Stated goal: Only the number is wanted: count the lines in the data with "imported" in them.
* begin Material provided *
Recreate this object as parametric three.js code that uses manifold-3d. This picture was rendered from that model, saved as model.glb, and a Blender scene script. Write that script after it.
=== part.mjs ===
* end Material provided *
* begin Material provided *
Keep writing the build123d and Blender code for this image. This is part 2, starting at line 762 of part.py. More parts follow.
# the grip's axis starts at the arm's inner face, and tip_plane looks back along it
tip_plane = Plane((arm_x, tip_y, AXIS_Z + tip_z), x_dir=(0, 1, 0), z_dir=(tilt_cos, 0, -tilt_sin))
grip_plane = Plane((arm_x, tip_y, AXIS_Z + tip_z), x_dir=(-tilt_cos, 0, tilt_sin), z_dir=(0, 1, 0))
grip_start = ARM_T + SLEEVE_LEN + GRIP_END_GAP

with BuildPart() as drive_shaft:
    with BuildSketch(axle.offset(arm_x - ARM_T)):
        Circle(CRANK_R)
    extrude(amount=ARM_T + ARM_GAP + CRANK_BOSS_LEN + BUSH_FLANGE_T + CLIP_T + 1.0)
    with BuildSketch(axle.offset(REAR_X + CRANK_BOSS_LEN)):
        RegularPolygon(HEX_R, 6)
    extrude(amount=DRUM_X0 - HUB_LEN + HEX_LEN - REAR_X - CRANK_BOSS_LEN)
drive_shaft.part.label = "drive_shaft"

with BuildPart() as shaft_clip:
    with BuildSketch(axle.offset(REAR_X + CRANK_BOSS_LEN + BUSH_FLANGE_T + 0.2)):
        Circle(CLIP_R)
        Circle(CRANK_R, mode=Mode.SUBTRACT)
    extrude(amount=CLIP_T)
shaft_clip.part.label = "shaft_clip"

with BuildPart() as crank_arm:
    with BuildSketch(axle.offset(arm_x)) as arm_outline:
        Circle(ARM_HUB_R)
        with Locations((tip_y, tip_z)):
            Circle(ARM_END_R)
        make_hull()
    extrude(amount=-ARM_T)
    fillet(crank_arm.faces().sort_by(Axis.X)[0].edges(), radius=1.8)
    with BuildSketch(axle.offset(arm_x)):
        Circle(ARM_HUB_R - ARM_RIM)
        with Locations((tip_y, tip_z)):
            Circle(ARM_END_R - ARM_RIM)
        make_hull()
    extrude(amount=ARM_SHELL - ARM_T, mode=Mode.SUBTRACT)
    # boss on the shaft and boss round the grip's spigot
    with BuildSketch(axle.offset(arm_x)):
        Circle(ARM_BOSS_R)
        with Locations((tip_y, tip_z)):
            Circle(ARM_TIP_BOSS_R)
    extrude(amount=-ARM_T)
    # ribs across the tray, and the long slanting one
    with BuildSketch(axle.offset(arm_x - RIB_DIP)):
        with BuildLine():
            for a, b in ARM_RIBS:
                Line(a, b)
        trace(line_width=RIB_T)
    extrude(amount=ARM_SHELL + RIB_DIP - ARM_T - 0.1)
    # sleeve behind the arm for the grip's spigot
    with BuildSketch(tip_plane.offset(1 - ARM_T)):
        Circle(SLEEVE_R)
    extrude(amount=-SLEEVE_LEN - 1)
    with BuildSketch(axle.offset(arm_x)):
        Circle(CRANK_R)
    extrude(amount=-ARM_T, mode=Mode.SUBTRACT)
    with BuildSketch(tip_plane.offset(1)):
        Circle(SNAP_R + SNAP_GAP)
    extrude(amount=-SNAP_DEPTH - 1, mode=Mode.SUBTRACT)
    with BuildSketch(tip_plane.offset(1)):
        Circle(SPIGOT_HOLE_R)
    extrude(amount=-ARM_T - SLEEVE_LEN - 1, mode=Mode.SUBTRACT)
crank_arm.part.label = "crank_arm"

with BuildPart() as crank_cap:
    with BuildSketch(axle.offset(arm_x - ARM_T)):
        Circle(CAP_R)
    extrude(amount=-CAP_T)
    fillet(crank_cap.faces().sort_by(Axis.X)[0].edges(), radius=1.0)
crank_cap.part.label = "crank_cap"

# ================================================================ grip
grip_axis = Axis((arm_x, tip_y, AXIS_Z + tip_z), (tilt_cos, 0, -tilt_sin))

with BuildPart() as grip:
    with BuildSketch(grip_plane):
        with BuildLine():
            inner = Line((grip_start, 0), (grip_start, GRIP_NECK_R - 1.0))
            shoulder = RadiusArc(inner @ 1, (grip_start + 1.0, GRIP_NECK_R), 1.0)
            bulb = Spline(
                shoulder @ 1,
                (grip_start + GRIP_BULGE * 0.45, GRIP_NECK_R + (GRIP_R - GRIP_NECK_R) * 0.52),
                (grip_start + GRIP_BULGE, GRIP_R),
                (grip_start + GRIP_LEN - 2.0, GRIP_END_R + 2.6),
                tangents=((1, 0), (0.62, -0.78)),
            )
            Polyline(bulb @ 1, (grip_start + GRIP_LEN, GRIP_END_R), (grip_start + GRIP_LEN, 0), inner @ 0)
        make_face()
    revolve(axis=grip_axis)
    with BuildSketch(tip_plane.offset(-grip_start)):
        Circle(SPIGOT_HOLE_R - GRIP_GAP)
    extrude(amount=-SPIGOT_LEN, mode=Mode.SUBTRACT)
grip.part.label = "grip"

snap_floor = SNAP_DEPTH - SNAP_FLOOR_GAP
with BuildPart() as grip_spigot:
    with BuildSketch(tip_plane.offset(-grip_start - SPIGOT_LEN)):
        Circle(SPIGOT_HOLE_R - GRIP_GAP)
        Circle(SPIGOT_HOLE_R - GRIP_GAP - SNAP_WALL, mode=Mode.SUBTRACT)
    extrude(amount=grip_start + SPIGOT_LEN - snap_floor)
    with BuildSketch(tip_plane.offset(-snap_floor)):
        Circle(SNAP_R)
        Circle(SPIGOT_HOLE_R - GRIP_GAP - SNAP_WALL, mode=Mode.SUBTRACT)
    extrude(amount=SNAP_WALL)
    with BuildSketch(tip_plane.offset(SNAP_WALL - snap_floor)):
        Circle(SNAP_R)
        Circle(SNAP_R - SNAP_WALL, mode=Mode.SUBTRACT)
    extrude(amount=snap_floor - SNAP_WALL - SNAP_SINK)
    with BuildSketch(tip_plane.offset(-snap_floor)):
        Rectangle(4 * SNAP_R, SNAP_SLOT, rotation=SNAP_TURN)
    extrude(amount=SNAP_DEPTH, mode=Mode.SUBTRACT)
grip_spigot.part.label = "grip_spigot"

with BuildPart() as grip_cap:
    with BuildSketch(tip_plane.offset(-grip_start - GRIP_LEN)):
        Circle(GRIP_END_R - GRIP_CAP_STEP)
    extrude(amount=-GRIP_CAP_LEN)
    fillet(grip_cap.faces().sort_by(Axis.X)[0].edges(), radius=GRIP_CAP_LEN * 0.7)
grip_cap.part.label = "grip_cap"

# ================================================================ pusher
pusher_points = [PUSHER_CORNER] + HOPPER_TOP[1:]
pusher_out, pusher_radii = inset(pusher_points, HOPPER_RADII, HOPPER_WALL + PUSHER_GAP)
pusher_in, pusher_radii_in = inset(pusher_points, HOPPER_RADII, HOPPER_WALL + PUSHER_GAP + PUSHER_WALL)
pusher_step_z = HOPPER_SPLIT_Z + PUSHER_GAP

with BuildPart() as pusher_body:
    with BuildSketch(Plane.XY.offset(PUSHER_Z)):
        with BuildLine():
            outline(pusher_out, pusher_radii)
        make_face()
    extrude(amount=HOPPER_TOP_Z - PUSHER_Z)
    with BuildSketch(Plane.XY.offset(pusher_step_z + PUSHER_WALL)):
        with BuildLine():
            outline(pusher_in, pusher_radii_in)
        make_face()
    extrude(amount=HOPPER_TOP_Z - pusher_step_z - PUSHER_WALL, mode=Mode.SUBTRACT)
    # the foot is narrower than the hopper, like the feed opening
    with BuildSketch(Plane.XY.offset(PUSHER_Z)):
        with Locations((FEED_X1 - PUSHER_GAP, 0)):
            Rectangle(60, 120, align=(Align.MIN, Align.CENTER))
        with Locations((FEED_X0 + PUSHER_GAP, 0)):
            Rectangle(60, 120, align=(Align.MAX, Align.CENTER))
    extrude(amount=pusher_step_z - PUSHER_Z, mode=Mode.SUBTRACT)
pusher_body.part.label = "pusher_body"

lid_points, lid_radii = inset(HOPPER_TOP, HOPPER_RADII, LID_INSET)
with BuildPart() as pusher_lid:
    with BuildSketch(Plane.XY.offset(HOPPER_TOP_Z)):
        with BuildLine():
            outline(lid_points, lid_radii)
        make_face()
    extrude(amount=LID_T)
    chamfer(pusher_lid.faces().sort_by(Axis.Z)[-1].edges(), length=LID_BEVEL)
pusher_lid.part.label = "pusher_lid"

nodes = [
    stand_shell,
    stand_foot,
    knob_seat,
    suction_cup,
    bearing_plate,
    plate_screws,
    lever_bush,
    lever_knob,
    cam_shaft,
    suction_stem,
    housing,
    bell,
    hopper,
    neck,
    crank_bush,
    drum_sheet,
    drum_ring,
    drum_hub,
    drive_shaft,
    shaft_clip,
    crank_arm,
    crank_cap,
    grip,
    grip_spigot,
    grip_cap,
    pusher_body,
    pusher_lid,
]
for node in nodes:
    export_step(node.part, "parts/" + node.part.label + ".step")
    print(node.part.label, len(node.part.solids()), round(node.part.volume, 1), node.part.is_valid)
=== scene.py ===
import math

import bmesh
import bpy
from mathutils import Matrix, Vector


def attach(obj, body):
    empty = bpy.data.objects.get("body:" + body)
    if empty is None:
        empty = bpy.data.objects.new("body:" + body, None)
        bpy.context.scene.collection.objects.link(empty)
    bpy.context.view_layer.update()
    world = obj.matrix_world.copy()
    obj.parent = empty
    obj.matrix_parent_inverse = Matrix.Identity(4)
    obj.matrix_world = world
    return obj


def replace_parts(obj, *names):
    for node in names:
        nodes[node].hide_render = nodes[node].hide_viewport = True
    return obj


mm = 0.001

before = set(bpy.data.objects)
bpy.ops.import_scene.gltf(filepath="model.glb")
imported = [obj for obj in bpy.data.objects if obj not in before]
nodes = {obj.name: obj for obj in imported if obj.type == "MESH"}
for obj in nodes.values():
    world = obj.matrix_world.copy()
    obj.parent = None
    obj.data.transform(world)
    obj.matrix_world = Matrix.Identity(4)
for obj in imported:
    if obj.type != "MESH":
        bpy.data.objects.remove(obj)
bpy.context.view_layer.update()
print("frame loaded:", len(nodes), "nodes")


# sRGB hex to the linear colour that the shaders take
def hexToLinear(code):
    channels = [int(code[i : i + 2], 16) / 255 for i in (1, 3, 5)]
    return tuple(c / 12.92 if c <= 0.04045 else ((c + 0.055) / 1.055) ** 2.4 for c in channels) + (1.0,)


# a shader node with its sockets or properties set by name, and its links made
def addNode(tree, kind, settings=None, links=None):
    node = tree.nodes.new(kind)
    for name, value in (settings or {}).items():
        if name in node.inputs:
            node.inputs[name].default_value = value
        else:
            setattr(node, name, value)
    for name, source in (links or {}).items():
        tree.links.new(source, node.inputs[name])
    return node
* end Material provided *
* begin Material provided *
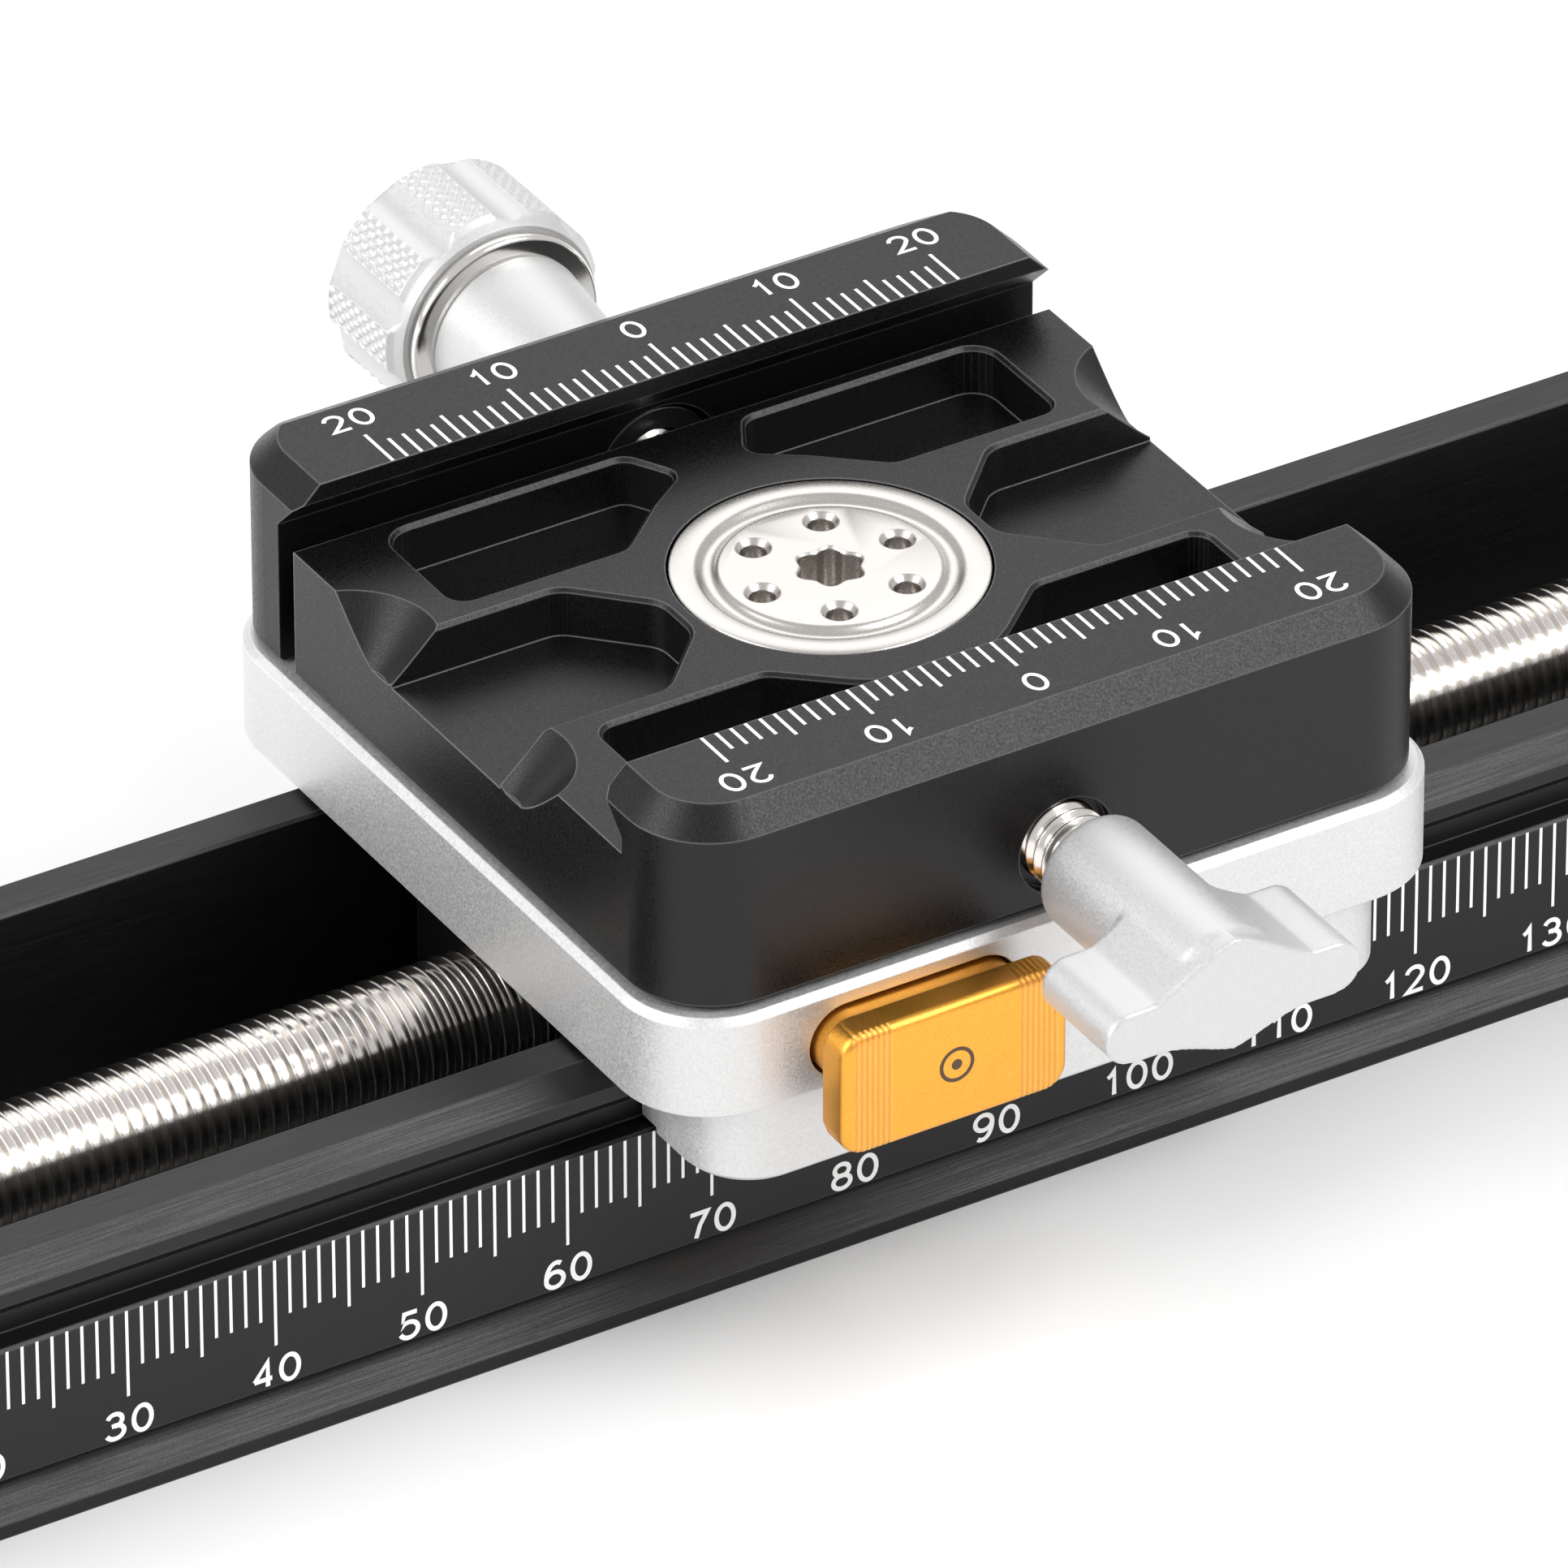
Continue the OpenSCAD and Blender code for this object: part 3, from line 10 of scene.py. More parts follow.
* end Material provided *
Right answer: 3